I am blogging today from an ocean front cottage at the Jersey shore town of Ocean Beach. It is a bit cloudy and windy, but the temperature is in the 60s and the roar of the Atlantic is keeping me company.
I am guessing that most of my readers–even those who grew up vacationing at the Jersey shore–have never heard of Ocean Beach. It is a small beach community on the Barnegat Peninsula near Lavallette. (Lavallette is between Point Pleasant and Seaside Heights). My family has been coming here for half a century and I try to continue the tradition by spending a few days here each October during the college’s fall break.
Ocean Beach was founded in the 1950s by two developers who wanted to provide affordable beach houses for working-class families. Many of the earlier purchasers were World War II veterans who wanted their piece of the American Dream. They could buy a cottage at Ocean Beach for about $2000. When the Garden State Parkway was completed in 1955 sales took off. Ocean Beach is a stark contrast, for example, to the Barnegat peninsula mansions of Bay Head (a favorite spot for the Princeton crowd) and Mantoloking (where I believe Elizabeth Taylor used to own a house, but I could be wrong).

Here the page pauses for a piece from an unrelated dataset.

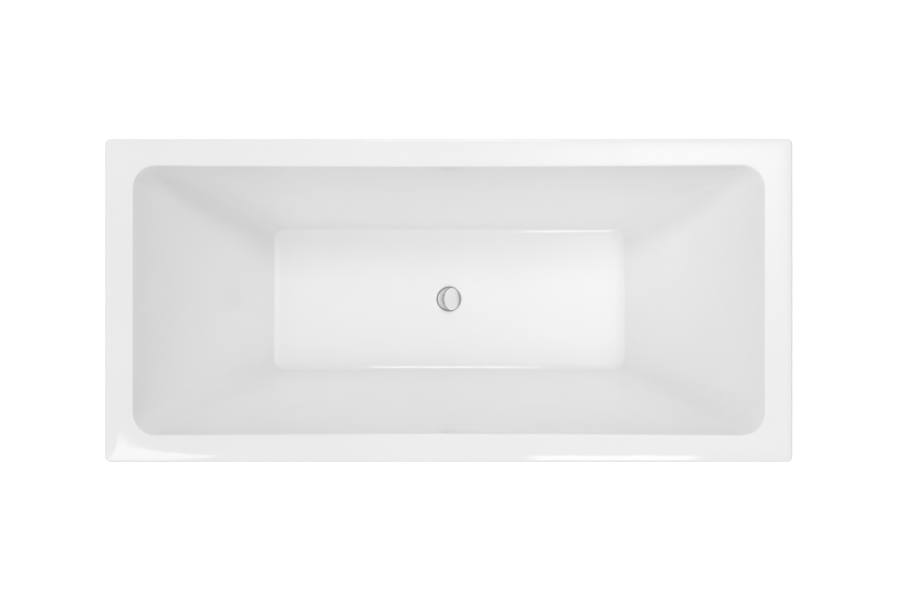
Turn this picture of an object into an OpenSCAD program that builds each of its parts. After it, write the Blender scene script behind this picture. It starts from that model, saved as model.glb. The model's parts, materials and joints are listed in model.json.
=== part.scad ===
/* [Tub] */
// Overall length
tub_l = 1700; // [1660:10:1800]
// Overall width
tub_w = 800; // [780:10:850]
// Overall height, from the floor of the room to the rim
tub_h = 580; // [560:5:620]
// Depth of the basin below the rim
basin_depth = 440; // [400:5:450]
// Thickness of the acrylic sheet
shell_t = 5; // [4:0.5:6]

/* [Rim] */
// Width of the flat rim at the two ends
rim_end_w = 70; // [64:1:80]
// Width of the flat rim along the two sides
rim_side_w = 67; // [62:1:75]
// Vertical corner radius of the rim and skirt
corner_r = 14; // [14:1:20]
// Radius rolled along the outer top edge of the rim
rim_edge_r = 6; // [4:0.5:6.5]
// Height of the lip turned down around the rim
lip_h = 35; // [30:1:45]
// Chamfer that breaks the edge between rim and basin
mouth_chamfer = 4; // [2:0.5:6]

/* [Basin] */
// Corner radius of the basin at the rim
open_r = 57; // [50:1:65]
// Length of the basin floor
floor_l = 998; // [960:1:1040]
// Width of the basin floor
floor_w = 403; // [380:1:420]
// Corner radius of the basin floor
floor_r = 37; // [30:1:45]
// Fillet between basin floor and walls
floor_fillet = 18; // [12:1:22]
// Thickness of the glass-fibre laminate behind the acrylic
backing_t = 4; // [3:0.5:5]

/* [Skirt] */
// Height of the skirt's lower edge above the room's floor
skirt_gap = 10; // [9:1:14]
// How far the skirt's face stands in from the rim's lip
skirt_inset = 1; // [0.5:0.5:2]
// Open seam between the lip and the skirt
seam_gap = 2; // [1:0.5:3]

/* [Frame] */
// Side of the square steel tube
tube_s = 30; // [25:1:32]
// Wall of the square steel tube
tube_t = 2; // [1.5:0.5:3]
// Distance of the long rails from the centre line
rail_y = 300; // [290:1:310]
// Distance of the cross rails from the middle
cross_x = 350; // [300:5:400]
// Thickness of the base board under the basin floor
board_t = 18; // [15:1:18]

/* [Feet] */
// Distance of the feet from the middle, along the tub
foot_x = 600; // [560:10:660]
// Radius of the threaded stud
stud_r = 6; // [5:1:6]
// Radius of the foot's pad
pad_r = 27; // [22:1:32]
// Radial running clearance of the stud in its nuts
stud_clearance = 0.06; // [0.03:0.01:0.1]

/* [Waste] */
// Radius of the stopper's cap
cap_r = 31.4; // [30:0.1:31.6]
// Thickness of the stopper's cap
cap_t = 4; // [3.8:0.1:4.2]
// Angle at which the stopper stands open, from flat
cap_open = 47.3; // [0:0.1:70]
// Inner radius of the waste's cup
cup_r = 32.8; // [32.8:0.1:33]
// Outer radius of the waste's threaded tail
tail_r = 23.9; // [23:0.1:24]
// Bore radius of the waste's tail
bore_r = 19.5; // [18:0.5:20]
// Distance of the stopper's hinge pin from the waste's axis
pin_x = 22.8; // [22:0.1:24]
// Radius of the stopper's hinge pin
pin_r = 0.9; // [0.7:0.1:1]

/* [Hidden] */
EPS = 0.5;
HULL_FN = 32;
edge_steps = 5;
ROUND_FN = 96;
SIDES = [-1, 1];
FOOT_SIGNS = [[-1, -1], [1, -1], [-1, 1], [1, 1]];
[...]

If you strike up a conversation with a homeowner or renter here you will find that everyone has a story about this place. Everyone takes pride in connecting themselves–either through relatives or friends–to the post-war development of the community. I have always thought about writing a history of Ocean Beach. The opportunities for oral history are phenomenal.
If I ever did write that book, I would describe Ocean Beach as the Levittown of the Jersey shore. The houses were affordable, they were built on the same basic plan, they continue to be extremely close to one another, and they offered a post-war generation the opportunity to have a house at the beach.
OK–enough blogging. The sun is starting to come out!